Four Color Theorem

The four color map theorem, to give it is full name, states that you never need more than four different colors to give every country on your map a color different from that of its neighbors.
Here is a map of Loveland. Even so the states of Loveland have rather crazy shapes, four colors were enough to identify them.
 
Loveland
Loveland and Four Color Theorem
     
What became known as the four color theorem was proposed in 1852 by one Francis Guthrie. Since then a very large number of people have tried without success to disprove it by finding an example where it does not apply. A far smaller number of mathematicians tried equally unsucessfully to prove it by strict mathematical reasoning.
It's one of several little theorems that are easy to state and nearly obvious. In other words, nobody has the slightest doubts that the theorem is true. The problem is only that serious math can't prove it.
Another example coming up in the Hyperscript is Kepler's famous theorem about close-packing of spheres.
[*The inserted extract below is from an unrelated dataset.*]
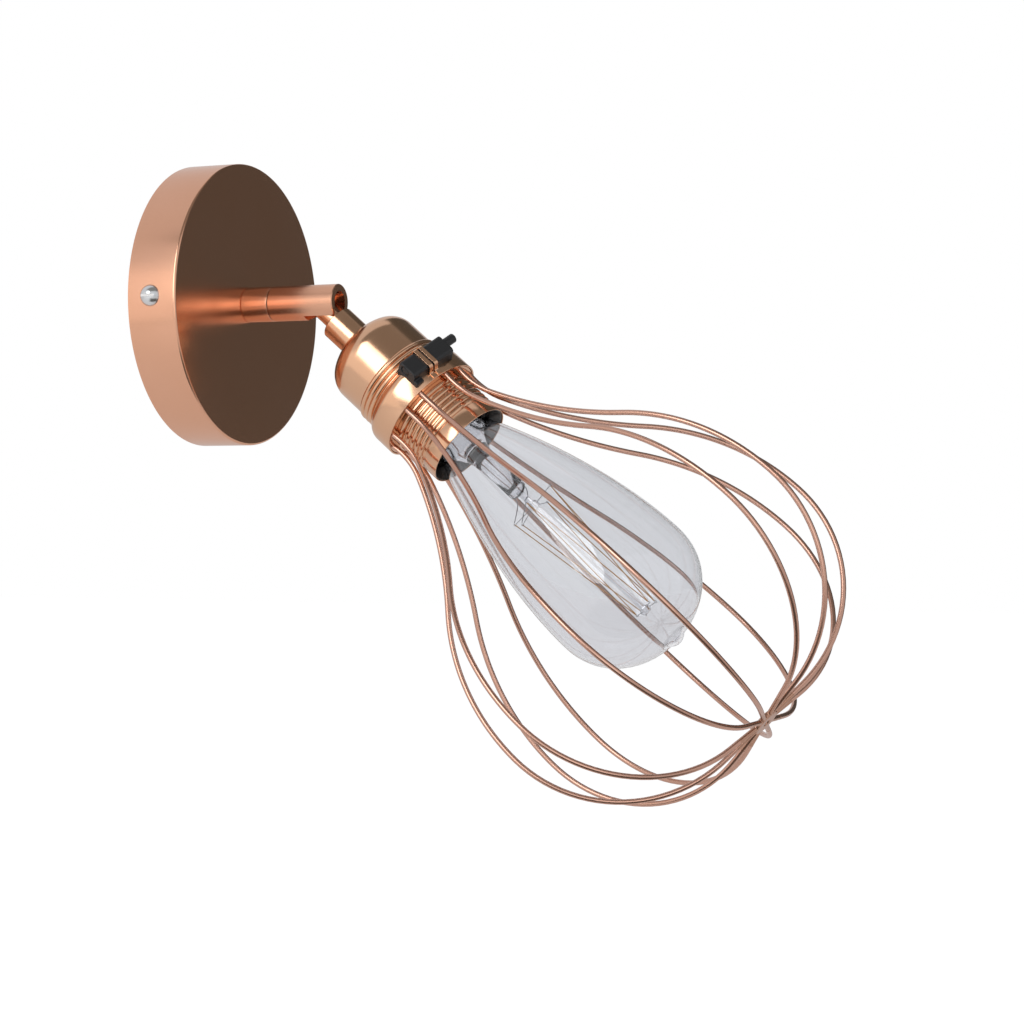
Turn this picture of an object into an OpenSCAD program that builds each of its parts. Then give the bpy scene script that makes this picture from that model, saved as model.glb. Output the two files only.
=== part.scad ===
// Cage wall light with one swivelling, tilting head.
// Origin: centre of the canopy's back plane on the wall. +X points out of the wall, +Y sideways, +Z up.
// All sizes are in millimetres and all angles in degrees.

/* [Canopy] */
// Outer diameter of the round canopy
canopy_d = 120; // [112:1:150]
// Depth of the canopy from the wall to its front face
canopy_depth = 22.5; // [21:0.5:30]
// Thickness of the canopy's metal
canopy_wall = 1.2; // [0.8:0.1:2]
// Radius of the canopy's rounded front edge
canopy_edge_r = 1; // [0.4:0.1:1.4]
// Distance of the side screws from the wall
side_screw_x = 10.5; // [8:0.5:13]
// Thread diameter of the side screws
side_screw_d = 4; // [3:0.5:5]
// Length of a side screw's shank
side_screw_l = 9; // [7:0.5:12]
// Diameter of the side screws' domed head
side_head_d = 9; // [7:0.5:11]
// Height of the side screws' domed head
side_head_h = 3.2; // [2:0.2:4.2]

/* [Wall bracket] */
// Thickness of the bracket's steel
bracket_t = 2; // [1.5:0.1:3]
// Height of the bracket's bar
bracket_w = 22; // [20:1:28]
// Width of the bracket's end tabs
tab_w = 14; // [12:1:18]
// How far the tabs reach beyond the side screws
tab_reach = 5.5; // [4:0.5:7]
// Distance between the centres of the two wall slots
slot_spacing = 60; // [52:1:68]
// End-to-end length of a wall slot
slot_l = 16; // [10:1:20]
// Width of a wall slot
slot_w = 5; // [4:0.5:6]
// Diameter of the cable hole in the middle of the bracket
cable_hole_d = 12; // [9:0.5:15]
// How far the tongue reaches down from the bar's lower edge
tongue_l = 27; // [24:1:34]
// Diameter of the earth screw's thread
earth_screw_d = 4; // [3:0.5:5]

/* [Terminal block] */
// Length of the terminal block along Y
block_l = 30; // [27:1:36]
// Height of the terminal block
block_h = 14; // [12:0.5:18]
// Depth of the terminal block from the bracket
block_d = 13; // [11:0.5:15]
// Distance between neighbouring poles
pole_pitch = 9.5; // [9:0.25:11]

/* [Swivel and arm] */
// Diameter of the arm
arm_d = 15; // [14:0.5:18]
// Distance of the seam between the arm's fixed and turning pieces
seam_x = 35; // [33:0.5:38]
// Distance of the tilt pin from the wall
pivot_x = 55; // [53:0.5:62]
// Length of the arm beyond the tilt pin
arm_nose = 11.3; // [10:0.1:12]
// Diameter of the bore in the arm's open end
arm_bore_d = 9.2; // [8.8:0.1:10]
// Outer diameter of the threaded tube that carries the arm
stud_d = 9.9; // [8:0.1:10.4]
// Bore of the threaded tube
stud_bore_d = 6.8; // [5:0.1:7.2]
// Diameter of the arm's turning spigot
spigot_d = 11; // [10:0.1:11.6]
// Depth of the arm's spigot inside the fixed piece
spigot_l = 6.7; // [6:0.1:8]
// Depth of the groove that the swivel's grub screw runs in
groove_depth = 1; // [0.6:0.1:1.2]
// Width of the groove that the swivel's grub screw runs in
groove_w = 1.6; // [1.2:0.1:2]
// Half angle of the land that stops the swivel
land_half = 7; // [4:0.5:12]
// Radial clearance of the running fits
run_clear = 0.05; // [0.02:0.01:0.1]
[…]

The four color theorem was finally proved in 1976 by Kenneth Appel and Wolfgang Haken, sort of. They used a computer to run through the large but finite numbers of possibilities. Initially their proof was not accepted by all mathematicians because it is impossible for a human to check it "by hand". Since then the proof has gained wider acceptance, although doubts remain. Maybe the software has a flaw and missed something. But even if a lot of programmers producing their own software come up with the same result, that doesn't necessarily proof anything for a true mathematician, just as the fact that the sun kept rising in the east each day for the last million / billion years does not prove that it will do so tomorrow.